# [What is being asked]
Copy every line of the data exactly, leaving nothing out.

# [Data shown]
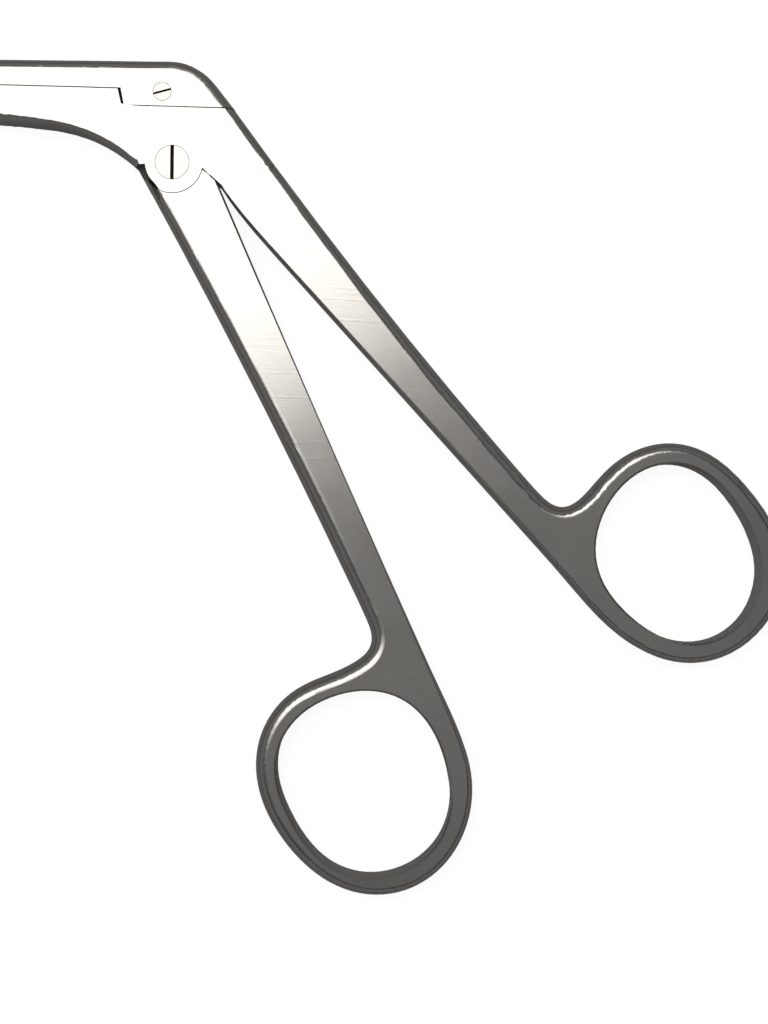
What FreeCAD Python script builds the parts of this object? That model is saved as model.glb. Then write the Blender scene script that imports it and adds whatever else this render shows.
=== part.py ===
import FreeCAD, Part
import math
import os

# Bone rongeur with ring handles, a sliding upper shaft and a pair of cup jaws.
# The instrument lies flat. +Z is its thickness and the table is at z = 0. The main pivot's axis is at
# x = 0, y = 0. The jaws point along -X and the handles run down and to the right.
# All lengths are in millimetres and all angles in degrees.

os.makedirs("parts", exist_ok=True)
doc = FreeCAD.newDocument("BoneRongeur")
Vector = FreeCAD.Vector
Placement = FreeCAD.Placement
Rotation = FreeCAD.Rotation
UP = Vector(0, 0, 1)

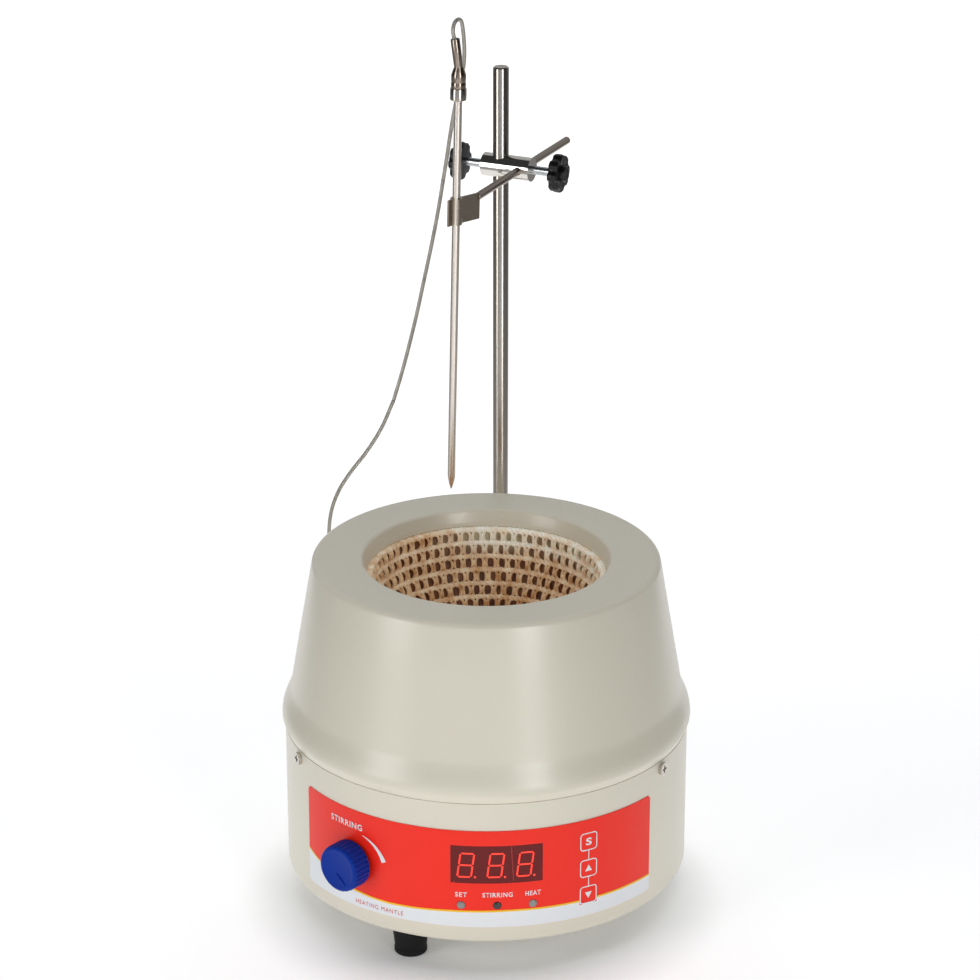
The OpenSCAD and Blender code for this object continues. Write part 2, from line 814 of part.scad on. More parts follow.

# [Exercise output]
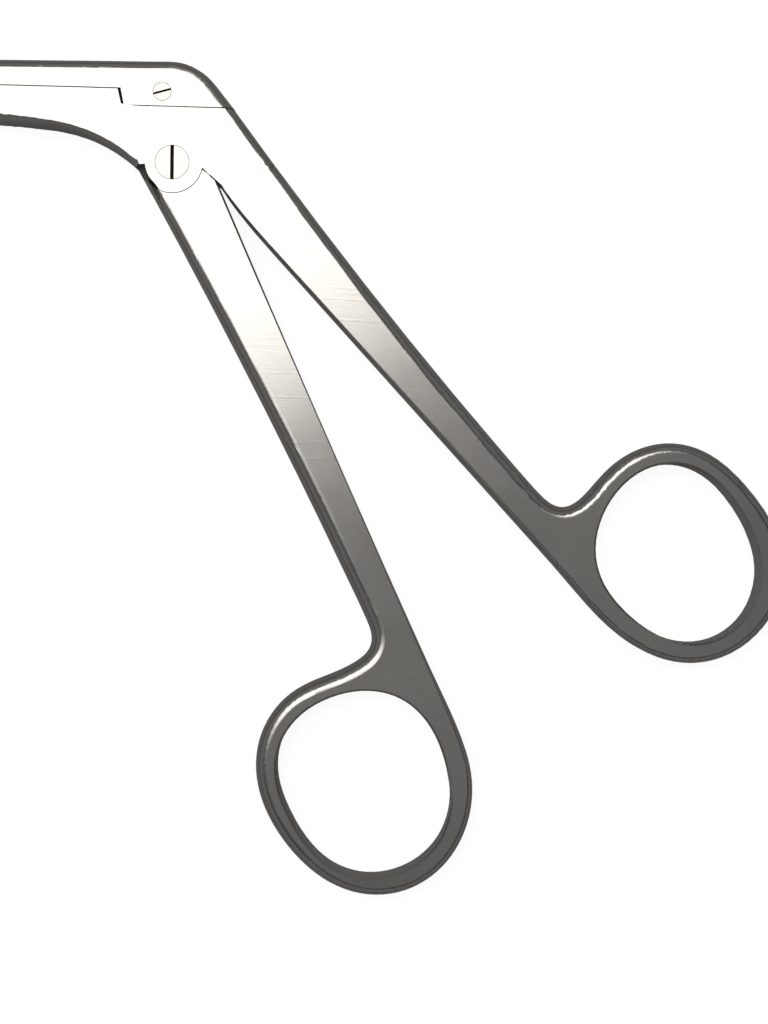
What FreeCAD Python script builds the parts of this object? That model is saved as model.glb. Then write the Blender scene script that imports it and adds whatever else this render shows.
=== part.py ===
import FreeCAD, Part
import math
import os

# Bone rongeur with ring handles, a sliding upper shaft and a pair of cup jaws.
# The instrument lies flat. +Z is its thickness and the table is at z = 0. The main pivot's axis is at
# x = 0, y = 0. The jaws point along -X and the handles run down and to the right.
# All lengths are in millimetres and all angles in degrees.

os.makedirs("parts", exist_ok=True)
doc = FreeCAD.newDocument("BoneRongeur")
Vector = FreeCAD.Vector
Placement = FreeCAD.Placement
Rotation = FreeCAD.Rotation
UP = Vector(0, 0, 1)

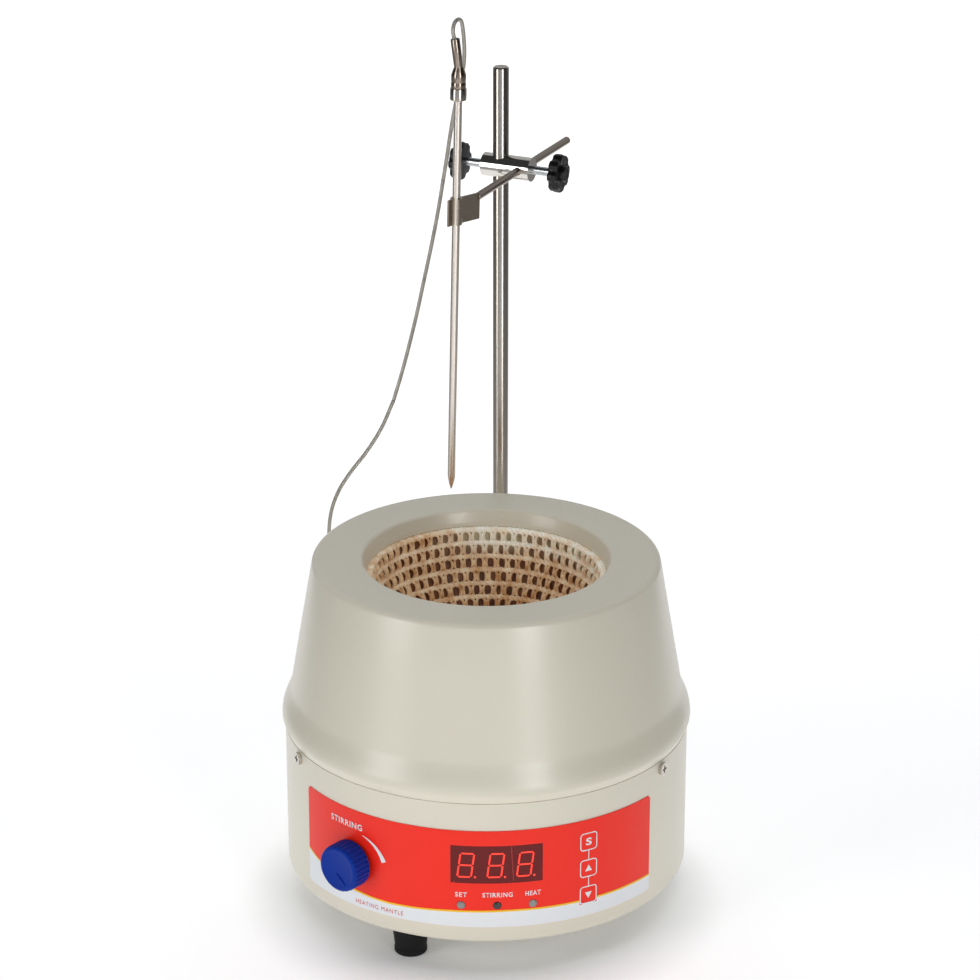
The OpenSCAD and Blender code for this object continues. Write part 2, from line 814 of part.scad on. More parts follow.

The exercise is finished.